[Work required] Extract from the entries below, exactly as given, only the lines from the line containing "in imported if" to the line containing "# stands low, a", both lines included.

**********

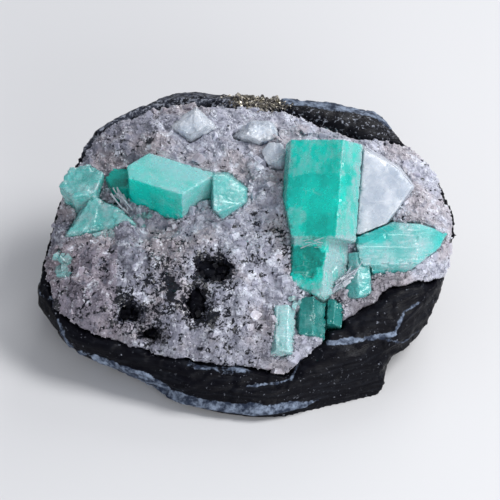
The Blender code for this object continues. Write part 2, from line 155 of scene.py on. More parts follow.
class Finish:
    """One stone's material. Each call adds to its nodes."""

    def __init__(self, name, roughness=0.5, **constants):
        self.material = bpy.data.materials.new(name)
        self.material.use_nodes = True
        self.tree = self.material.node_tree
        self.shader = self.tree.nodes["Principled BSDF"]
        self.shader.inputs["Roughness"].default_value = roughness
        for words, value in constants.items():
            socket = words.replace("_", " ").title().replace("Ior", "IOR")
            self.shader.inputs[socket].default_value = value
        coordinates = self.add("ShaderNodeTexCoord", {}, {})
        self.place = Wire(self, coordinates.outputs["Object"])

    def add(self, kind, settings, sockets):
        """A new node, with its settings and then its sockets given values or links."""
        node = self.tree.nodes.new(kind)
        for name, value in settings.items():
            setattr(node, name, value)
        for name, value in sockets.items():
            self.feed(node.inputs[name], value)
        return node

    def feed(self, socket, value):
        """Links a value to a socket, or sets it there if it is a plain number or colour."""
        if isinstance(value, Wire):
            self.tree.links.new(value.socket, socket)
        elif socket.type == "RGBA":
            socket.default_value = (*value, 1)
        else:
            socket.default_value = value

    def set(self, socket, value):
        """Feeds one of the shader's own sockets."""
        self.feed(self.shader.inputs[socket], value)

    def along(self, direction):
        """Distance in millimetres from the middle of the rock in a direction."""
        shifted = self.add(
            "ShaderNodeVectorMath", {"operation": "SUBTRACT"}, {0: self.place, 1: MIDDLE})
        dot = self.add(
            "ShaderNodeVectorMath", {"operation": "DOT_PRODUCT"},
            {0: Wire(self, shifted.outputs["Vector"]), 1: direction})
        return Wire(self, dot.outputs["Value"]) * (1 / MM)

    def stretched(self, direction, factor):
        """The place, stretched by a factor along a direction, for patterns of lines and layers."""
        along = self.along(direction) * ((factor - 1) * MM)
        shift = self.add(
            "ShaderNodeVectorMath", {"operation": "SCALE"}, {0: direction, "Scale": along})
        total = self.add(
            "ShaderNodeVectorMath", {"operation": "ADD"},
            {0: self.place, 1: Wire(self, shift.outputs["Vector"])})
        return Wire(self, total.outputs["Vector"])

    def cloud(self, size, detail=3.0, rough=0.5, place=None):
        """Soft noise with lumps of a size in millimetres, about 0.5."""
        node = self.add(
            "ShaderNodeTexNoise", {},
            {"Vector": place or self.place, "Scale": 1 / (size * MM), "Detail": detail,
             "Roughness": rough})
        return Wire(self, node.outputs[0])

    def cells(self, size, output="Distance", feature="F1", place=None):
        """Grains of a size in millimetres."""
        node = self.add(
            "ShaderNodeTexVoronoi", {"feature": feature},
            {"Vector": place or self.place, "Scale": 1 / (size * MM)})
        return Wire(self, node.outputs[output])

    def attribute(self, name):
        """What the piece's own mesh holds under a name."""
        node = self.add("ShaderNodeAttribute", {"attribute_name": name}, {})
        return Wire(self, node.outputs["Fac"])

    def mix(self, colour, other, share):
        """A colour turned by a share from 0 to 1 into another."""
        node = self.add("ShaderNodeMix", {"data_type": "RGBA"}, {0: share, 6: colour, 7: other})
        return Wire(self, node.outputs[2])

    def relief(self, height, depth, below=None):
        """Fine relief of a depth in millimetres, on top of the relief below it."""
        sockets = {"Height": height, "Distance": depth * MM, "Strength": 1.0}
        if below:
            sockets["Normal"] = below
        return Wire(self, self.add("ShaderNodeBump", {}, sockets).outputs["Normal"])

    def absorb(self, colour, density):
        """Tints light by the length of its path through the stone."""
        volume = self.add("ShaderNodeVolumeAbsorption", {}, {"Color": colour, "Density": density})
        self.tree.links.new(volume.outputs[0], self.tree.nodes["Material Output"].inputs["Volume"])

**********

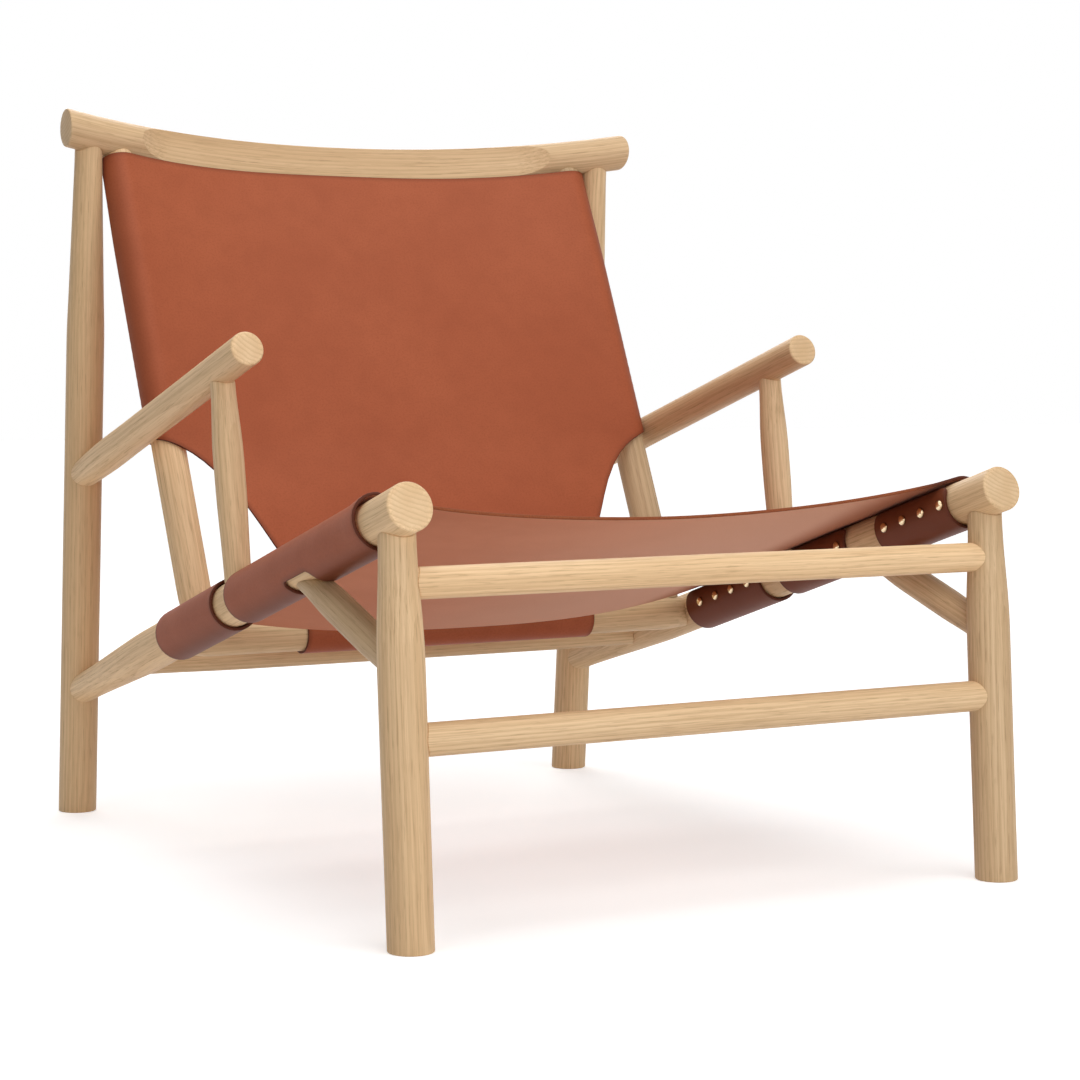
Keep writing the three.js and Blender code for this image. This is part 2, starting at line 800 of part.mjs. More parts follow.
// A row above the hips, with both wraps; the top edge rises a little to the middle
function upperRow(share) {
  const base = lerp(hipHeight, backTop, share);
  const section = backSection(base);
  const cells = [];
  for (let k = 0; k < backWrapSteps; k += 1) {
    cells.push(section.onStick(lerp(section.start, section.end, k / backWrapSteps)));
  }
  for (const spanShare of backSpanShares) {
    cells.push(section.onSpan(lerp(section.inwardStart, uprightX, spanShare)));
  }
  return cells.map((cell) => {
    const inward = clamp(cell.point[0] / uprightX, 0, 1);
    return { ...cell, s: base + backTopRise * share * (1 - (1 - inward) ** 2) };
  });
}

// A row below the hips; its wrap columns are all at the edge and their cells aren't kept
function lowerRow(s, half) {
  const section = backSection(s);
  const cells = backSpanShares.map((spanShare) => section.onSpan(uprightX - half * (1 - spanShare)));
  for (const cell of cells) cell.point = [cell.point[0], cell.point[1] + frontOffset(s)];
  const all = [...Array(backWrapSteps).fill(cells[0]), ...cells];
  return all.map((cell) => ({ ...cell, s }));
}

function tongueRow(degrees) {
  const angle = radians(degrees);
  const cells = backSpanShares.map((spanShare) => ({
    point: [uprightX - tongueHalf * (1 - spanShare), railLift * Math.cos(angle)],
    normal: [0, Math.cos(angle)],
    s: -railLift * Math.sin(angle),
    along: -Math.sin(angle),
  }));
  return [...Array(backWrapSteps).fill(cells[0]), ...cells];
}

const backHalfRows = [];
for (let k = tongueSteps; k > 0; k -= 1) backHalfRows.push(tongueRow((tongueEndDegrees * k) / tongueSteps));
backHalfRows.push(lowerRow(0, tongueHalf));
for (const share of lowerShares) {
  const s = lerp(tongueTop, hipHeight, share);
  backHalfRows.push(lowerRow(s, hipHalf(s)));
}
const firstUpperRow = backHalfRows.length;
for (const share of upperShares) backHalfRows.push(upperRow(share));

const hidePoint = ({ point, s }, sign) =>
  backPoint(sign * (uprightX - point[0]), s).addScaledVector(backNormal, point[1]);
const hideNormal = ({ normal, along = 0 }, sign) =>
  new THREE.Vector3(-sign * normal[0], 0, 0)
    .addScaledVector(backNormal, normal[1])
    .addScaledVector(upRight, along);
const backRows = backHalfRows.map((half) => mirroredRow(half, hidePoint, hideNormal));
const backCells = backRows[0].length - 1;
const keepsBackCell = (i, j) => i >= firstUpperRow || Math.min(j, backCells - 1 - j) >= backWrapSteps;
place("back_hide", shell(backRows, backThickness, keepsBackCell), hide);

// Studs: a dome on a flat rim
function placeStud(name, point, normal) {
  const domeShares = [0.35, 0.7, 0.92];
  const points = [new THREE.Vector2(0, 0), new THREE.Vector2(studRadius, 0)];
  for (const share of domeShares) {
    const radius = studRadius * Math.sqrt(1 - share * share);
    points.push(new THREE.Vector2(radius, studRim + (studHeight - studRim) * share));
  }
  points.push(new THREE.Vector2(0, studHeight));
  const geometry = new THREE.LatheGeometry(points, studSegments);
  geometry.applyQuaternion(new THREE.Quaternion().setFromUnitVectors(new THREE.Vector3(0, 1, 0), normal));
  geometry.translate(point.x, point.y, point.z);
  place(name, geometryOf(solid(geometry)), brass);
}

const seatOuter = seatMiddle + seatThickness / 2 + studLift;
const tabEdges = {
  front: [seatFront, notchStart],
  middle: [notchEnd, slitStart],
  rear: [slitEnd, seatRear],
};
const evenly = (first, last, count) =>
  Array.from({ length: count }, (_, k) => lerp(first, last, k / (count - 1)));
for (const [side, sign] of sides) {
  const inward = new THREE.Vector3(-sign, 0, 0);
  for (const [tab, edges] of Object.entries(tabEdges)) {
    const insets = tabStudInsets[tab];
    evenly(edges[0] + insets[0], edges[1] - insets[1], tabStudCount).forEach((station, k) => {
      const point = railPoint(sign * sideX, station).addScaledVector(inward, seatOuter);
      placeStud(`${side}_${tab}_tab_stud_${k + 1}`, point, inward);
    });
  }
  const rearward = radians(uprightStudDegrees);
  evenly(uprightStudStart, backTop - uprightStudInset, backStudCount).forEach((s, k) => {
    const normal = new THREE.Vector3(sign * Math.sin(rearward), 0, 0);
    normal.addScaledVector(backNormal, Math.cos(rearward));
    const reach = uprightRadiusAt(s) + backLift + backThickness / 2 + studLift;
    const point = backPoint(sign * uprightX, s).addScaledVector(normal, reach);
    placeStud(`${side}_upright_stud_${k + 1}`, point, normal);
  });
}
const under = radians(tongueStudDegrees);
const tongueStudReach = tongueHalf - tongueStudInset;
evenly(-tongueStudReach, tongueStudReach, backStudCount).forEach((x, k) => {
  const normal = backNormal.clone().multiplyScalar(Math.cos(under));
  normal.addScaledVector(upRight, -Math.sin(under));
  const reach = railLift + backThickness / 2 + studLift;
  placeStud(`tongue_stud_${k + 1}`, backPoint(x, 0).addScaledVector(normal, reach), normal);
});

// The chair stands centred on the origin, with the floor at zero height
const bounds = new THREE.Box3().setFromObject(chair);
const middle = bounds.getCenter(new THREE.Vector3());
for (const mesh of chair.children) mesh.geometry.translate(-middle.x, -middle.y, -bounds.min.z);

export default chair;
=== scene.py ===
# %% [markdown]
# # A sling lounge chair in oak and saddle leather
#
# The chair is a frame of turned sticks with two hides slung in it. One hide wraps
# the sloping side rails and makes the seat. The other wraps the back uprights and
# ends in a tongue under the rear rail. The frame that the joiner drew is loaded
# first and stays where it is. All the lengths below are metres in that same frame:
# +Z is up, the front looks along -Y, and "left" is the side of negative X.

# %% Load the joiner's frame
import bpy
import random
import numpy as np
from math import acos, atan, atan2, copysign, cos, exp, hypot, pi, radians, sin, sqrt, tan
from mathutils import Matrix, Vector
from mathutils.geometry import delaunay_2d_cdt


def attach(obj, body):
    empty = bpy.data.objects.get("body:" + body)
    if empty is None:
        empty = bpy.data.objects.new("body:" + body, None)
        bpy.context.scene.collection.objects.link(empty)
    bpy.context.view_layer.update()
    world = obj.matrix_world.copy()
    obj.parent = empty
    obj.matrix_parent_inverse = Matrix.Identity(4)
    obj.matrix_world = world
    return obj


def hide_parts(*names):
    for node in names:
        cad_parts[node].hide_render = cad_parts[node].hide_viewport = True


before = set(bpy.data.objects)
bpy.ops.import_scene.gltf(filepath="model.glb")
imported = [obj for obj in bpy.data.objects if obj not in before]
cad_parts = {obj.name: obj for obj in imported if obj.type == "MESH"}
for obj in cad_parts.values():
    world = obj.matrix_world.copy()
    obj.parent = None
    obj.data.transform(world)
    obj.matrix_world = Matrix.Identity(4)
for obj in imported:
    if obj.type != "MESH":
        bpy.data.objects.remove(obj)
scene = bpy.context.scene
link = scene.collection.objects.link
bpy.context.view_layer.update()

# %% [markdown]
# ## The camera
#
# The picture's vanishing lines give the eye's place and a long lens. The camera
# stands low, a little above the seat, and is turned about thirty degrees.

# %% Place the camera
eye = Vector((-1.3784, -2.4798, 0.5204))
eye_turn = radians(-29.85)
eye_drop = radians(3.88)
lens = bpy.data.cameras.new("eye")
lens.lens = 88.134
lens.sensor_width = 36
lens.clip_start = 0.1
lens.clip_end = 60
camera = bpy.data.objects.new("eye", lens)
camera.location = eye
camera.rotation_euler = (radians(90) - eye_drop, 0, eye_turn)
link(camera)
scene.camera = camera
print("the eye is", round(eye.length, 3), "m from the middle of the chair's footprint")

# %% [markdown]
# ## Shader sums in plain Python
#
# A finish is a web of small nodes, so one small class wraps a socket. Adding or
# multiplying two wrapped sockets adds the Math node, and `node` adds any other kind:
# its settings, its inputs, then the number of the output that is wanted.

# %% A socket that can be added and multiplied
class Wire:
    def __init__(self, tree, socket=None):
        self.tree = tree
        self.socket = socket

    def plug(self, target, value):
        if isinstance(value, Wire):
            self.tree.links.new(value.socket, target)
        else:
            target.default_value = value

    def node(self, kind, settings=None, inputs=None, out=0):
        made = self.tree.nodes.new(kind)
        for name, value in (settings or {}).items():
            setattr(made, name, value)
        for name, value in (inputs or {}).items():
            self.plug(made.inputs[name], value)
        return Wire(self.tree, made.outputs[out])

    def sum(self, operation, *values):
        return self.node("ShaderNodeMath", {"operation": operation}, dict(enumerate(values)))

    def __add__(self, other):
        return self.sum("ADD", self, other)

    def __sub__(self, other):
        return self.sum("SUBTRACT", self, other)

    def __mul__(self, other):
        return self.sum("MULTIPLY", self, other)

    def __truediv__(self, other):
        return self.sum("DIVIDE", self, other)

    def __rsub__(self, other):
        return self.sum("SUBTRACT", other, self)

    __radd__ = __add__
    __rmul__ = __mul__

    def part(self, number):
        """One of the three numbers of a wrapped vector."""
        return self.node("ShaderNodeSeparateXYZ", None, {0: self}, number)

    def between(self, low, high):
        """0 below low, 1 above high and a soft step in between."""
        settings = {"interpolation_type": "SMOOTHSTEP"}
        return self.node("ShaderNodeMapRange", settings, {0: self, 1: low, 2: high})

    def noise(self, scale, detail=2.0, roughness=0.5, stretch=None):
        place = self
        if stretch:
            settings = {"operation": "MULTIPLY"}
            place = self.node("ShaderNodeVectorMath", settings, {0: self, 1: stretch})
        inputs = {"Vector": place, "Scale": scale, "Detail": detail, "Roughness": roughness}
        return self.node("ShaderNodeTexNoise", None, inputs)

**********

[Correct output]
cad_parts = {obj.name: obj for obj in imported if obj.type == "MESH"}
for obj in cad_parts.values():
    world = obj.matrix_world.copy()
    obj.parent = None
    obj.data.transform(world)
    obj.matrix_world = Matrix.Identity(4)
for obj in imported:
    if obj.type != "MESH":
        bpy.data.objects.remove(obj)
scene = bpy.context.scene
link = scene.collection.objects.link
bpy.context.view_layer.update()

# %% [markdown]
# ## The camera
#
# The picture's vanishing lines give the eye's place and a long lens. The camera
# stands low, a little above the seat, and is turned about thirty degrees.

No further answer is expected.